According to an AGG report, William Stewart Boyd traded his father’s old .38 caliber Smith & Wesson snub nose for less than $100 in a gun buyback in 2004. It was supposed to be destroyed, but somehow the same handgun with serial number J515268 was found next to a dead body involved in a police shooting eight years later.

Boyd, a judge in Cook County, had taken the handgun to a South Side church in Chicago, Illinois where he handed it over to a pair of plainclothes officers with badges on their belts.

    “I’m doing the right thing,” he said in an interview with Chicago’s Sun Times, “and, in the process, someone didn’t do what they were supposed to do. That calls into question the process. What’s happening after you turn these weapons in?”

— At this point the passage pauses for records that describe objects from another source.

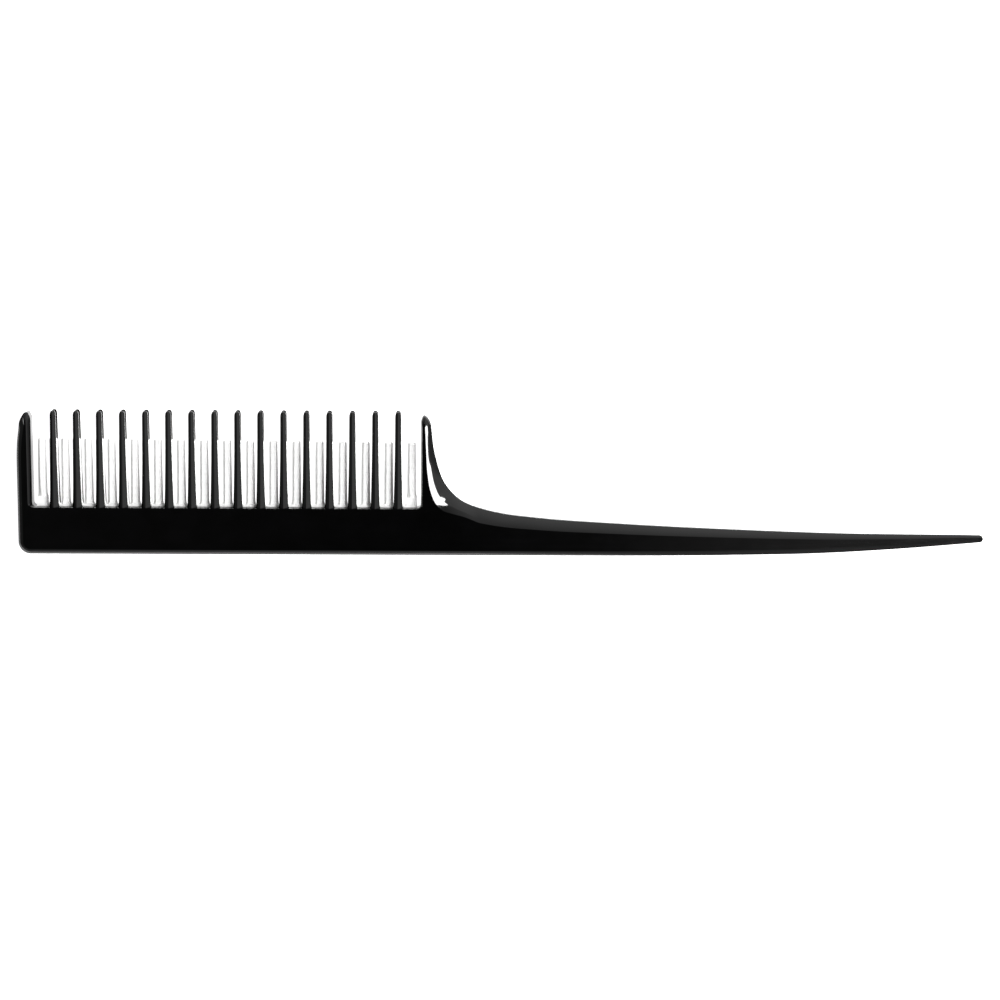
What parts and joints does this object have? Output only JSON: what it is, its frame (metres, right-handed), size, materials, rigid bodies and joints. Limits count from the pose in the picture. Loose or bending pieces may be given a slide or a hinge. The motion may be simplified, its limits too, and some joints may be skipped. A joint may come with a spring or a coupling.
{
  "type": "rat tail comb",
  "caption": "Rigid rat tail comb with front and rear rows of long teeth, white short teeth between the rows, broad guard teeth and a pointed tail handle.",
  "frame": {"origin": "bottom centre of the comb's box, lying on its back on a flat surface", "axes": "+X along the comb towards the tip of the tail, +Y towards the tips of the teeth, +Z out of the front face, through the thickness"},
  "size_m": [0.225, 0.0336, 0.005],
  "materials": {
    "black_plastic": "polished black moulding",
    "white_plastic": "glossy white moulding"
  },
  "bodies": {
    "root": {"front_long_tooth_01": "black_plastic", "front_long_tooth_02": "black_plastic", "front_long_tooth_03": "black_plastic", "front_long_tooth_04": "black_plastic", "front_long_tooth_05": "black_plastic", "front_long_tooth_06": "black_plastic", "front_long_tooth_07": "black_plastic", "front_long_tooth_08": "black_plastic", "front_long_tooth_09": "black_plastic", "front_long_tooth_10": "black_plastic", "front_long_tooth_11": "black_plastic", "front_long_tooth_12": "black_plastic", "front_long_tooth_13": "black_plastic", "front_long_tooth_14": "black_plastic", "front_long_tooth_15": "black_plastic", "front_long_tooth_16": "black_plastic", "left_guard_tooth": "black_plastic", "rear_long_tooth_01": "black_plastic", "rear_long_tooth_02": "black_plastic", "rear_long_tooth_03": "black_plastic", "rear_long_tooth_04": "black_plastic", "rear_long_tooth_05": "black_plastic", "rear_long_tooth_06": "black_plastic", "rear_long_tooth_07": "black_plastic", "rear_long_tooth_08": "black_plastic", "rear_long_tooth_09": "black_plastic", "rear_long_tooth_10": "black_plastic", "rear_long_tooth_11": "black_plastic", "rear_long_tooth_12": "black_plastic", "rear_long_tooth_13": "black_plastic", "rear_long_tooth_14": "black_plastic", "rear_long_tooth_15": "black_plastic", "rear_long_tooth_16": "black_plastic", "right_guard_tooth": "black_plastic", "short_teeth_01": "white_plastic", "short_teeth_02": "white_plastic", "short_teeth_03": "white_plastic", "short_teeth_04": "white_plastic", "short_teeth_05": "white_plastic", "short_teeth_06": "white_plastic", "short_teeth_07": "white_plastic", "short_teeth_08": "white_plastic", "short_teeth_09": "white_plastic", "short_teeth_10": "white_plastic", "short_teeth_11": "white_plastic", "short_teeth_12": "white_plastic", "short_teeth_13": "white_plastic", "short_teeth_14": "white_plastic", "short_teeth_15": "white_plastic", "short_teeth_16": "white_plastic", "short_teeth_17": "white_plastic", "short_tooth_rail": "white_plastic", "spine": "black_plastic", "tail_handle": "black_plastic"}
  },
  "joints": []
}
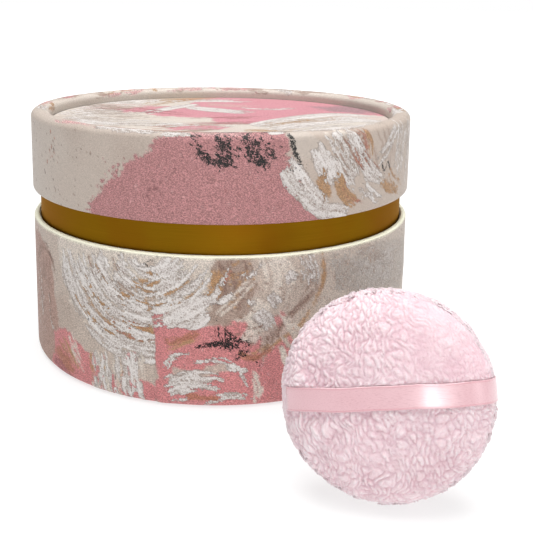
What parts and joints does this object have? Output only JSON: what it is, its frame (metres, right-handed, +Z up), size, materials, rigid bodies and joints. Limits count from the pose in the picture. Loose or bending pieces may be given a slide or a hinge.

Great question – somehow, this Smith & Wesson .38 ended up in the hands of 22-year-old felon and gang member Cesar Munive – a man previously convicted of sexual abuse of a minor, unlawful use of a weapon, and battery.

During an interaction with the police in July 2012, Munive was shot and killed by Cicero (Illinois) Officer Donald Garrity.

More: https://www.lawenforcementtoday.com/gun-from-chicago-buy-back-program-found-near-dead-gang-member-in-police-shooting/


--- Quote ---"Throw Down Gun"?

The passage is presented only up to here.